On Mon, 2010-05-31 at 13:12 -0700, Nils Radtke wrote:

> This line indicates the first timestamp _after_ the crash:
> May 31 17:35:19 localhost kernel: [ 69.488456]
>
> The crash happened after site A and on site B. Just arrived, opened lid and *crash*.
>
> I noticed in iwl-agn-rs.c:2080:
> BUG_ON(window->average_tpt != ((window->success_ratio *
> tbl->expected_tpt[index] + 64) / 128));
> Could that be again the point that hit me today when the machine crashed once?
> Would you mind changing this into a milder WARN? That way I wouldn't hit the wall
> that hard. And I would notice it anyway while skimming the logs as we still are on the
> hunt. It's more maintainable if it's a WARN in the src instead of me patching it w/ any
> update..
>
> Wasn't this BUG_ON a WARNING in .33.3? (didn't check..)

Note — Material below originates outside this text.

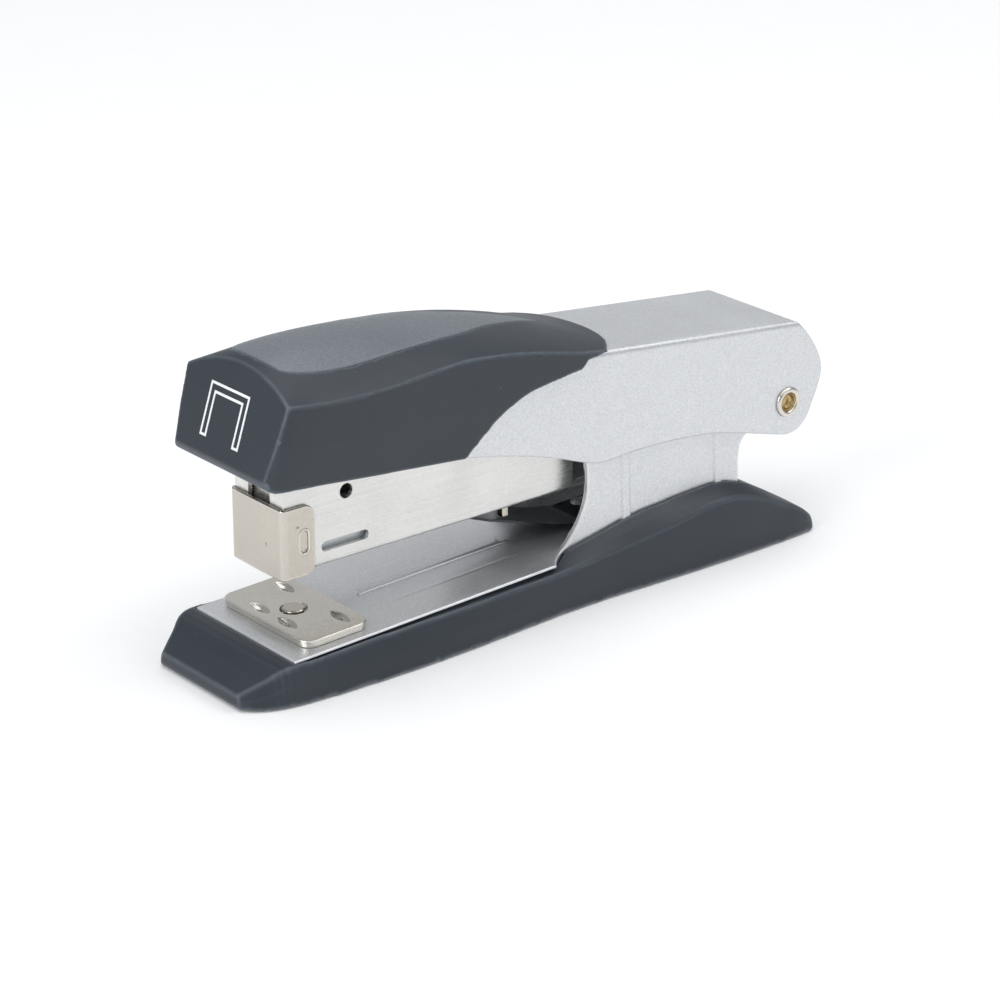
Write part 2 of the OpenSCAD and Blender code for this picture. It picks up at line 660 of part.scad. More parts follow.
sole();
base_cover();
base_plate();
cover_screws();
pivot_rivet();
pivot_spacers();
return_spring();
return_spring_rivets();
anvil_spring();
anvil_button();
anvil_plate();
anvil_backing();
anvil_stud();
magazine();
nose_guard();
staple_rail();
guide_rod();
magazine_bracket();
spring_foot();
follower_spring();
pusher();
handle_channel();
cap();
cap_inlay();
driver_blade();
handle_spring();
driver_rivets();
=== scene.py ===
"""Desk stapler: the detailed visual model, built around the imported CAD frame."""

import json
import math

import bmesh
import bpy
from mathutils import Matrix, Vector
from mathutils.bvhtree import BVHTree


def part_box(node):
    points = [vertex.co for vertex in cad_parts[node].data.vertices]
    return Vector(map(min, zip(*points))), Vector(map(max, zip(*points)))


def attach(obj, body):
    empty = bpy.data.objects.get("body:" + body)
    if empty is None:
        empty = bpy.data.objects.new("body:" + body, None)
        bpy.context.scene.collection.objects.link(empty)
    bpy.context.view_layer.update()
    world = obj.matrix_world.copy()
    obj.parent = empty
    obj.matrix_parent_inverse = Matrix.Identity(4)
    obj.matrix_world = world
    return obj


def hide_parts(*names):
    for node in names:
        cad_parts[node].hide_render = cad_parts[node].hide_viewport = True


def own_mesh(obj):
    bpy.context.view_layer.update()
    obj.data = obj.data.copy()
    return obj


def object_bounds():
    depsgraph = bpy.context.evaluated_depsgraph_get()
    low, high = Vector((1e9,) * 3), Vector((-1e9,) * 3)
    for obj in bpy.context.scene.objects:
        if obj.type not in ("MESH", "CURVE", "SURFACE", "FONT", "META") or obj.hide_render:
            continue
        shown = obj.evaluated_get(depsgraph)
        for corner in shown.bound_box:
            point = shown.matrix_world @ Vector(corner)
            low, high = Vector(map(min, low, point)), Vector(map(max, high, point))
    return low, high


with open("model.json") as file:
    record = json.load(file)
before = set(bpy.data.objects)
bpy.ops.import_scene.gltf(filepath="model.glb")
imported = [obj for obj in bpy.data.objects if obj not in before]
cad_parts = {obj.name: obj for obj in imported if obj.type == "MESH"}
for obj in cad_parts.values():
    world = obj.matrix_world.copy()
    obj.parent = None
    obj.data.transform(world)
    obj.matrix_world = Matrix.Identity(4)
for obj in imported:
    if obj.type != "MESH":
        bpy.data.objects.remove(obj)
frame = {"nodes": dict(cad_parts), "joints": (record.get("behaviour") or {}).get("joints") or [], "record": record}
cad_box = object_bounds()

# Lengths are in millimetres from here on, apart from what Blender takes in metres
MM = 0.001
# Height and tilt of the base plate's top at its front end, and tilt of the handle at rest
PLATE_Z, PLATE_TILT, HANDLE_TILT = 7.84, 2.13, 5.8
BASE_T = 1.2

joints = {j["name"]: j for j in frame["joints"]}
PIVOT = Vector(joints["handle_hinge"]["pos_m"])
BASE_ORIGIN = Vector((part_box("base_plate")[0].x, 0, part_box("base_cover")[0].z))
SCALE = Matrix.Scale(MM, 4)
SCALE[3][3] = 1
IN_BASE = Matrix.Translation(BASE_ORIGIN) @ SCALE
IN_PLATE = (IN_BASE @ Matrix.Translation((0, 0, PLATE_Z))
            @ Matrix.Rotation(math.radians(-PLATE_TILT), 4, "Y"))
IN_HANDLE = Matrix.Translation(PIVOT) @ Matrix.Rotation(math.radians(HANDLE_TILT), 4, "Y") @ SCALE
PIVOT_MM = (PIVOT - BASE_ORIGIN) / MM

# ---- camera ----

AZIMUTH, ELEVATION, DISTANCE = math.radians(-39.18), math.radians(22.14), 0.65
middle = (cad_box[0] + cad_box[1]) / 2
look_at = Vector((middle.x + 0.0002, middle.y + 0.0016, cad_box[0].z + 0.0187))
back = Vector((
    math.sin(AZIMUTH) * math.cos(ELEVATION), -math.cos(AZIMUTH) * math.cos(ELEVATION),
    math.sin(ELEVATION)))
right = Vector((math.cos(AZIMUTH), math.sin(AZIMUTH), 0))
camera_data = bpy.data.cameras.new("camera")
camera_data.lens = 119.88
camera_data.sensor_width = 36
camera = bpy.data.objects.new("camera", camera_data)
bpy.context.scene.collection.objects.link(camera)
above = back.cross(right)
look_at += right * 0.0002 - above * 0.00014
turn = Matrix((right, above, back)).transposed().to_4x4()
camera.matrix_world = Matrix.Translation(look_at + back * DISTANCE) @ turn
bpy.context.scene.camera = camera


# ---- node helpers ----

NOISE_SPREAD = (0.3, 0.7)
ROUGH_SPREAD = 0.05
# Where the painted edge highlight goes: the mesh's pointiness, and how far the shader's bevel turns the normal
POINTED_EDGE = (0.502, 0.535)
BEVELLED_EDGE = (0.995, 0.85)


def link(tree, source, target):
    tree.links.new(source, target)


def ramp(tree, source, low, high, to_low, to_high):
    """source, mapped from low..high to to_low..to_high."""
    made = tree.nodes.new("ShaderNodeMapRange")
    for index, value in enumerate((low, high, to_low, to_high), 1):
        made.inputs[index].default_value = value
    link(tree, source, made.inputs[0])
    return made.outputs[0]


def noise(tree, where, scale, detail=2.0, stretch=None):
    """Noise over the object's own coordinates, in cycles per metre."""
    if stretch:
        mapping = tree.nodes.new("ShaderNodeMapping")
        mapping.inputs["Scale"].default_value = stretch
        link(tree, where, mapping.inputs["Vector"])
        where = mapping.outputs[0]
    made = tree.nodes.new("ShaderNodeTexNoise")
    made.inputs["Scale"].default_value = scale
    made.inputs["Detail"].default_value = detail
    link(tree, where, made.inputs["Vector"])
    return made.outputs["Fac"]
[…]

Seems like you performed the testing without the patch that we used to
address the hang issue from the beginning of this thread. Please see
http://marc.info/?l=linux-wireless&m=127290931304496&w=2 - that thread
also explains why the patch is not in 2.6.34.

I think it is time to move this discussion to a bug report so that it
can be tracked better. Please open a new bug at
http://bugzilla.intellinuxwireless.org/

Reinette




2010-06-10 14:22:57

by Nils Radtke

[permalink] [raw]
Subject: Re: kernel BUG in iwl-agn-rs.c:2076, WAS: iwlagn + some accesspoint == hardlock


Hi Reinette,

Thanks for your message.

Yes, you're right about the multiple bugs one thread thing.

Just today I got registered w/ the wireless ml because the
system just did not send me a registration message.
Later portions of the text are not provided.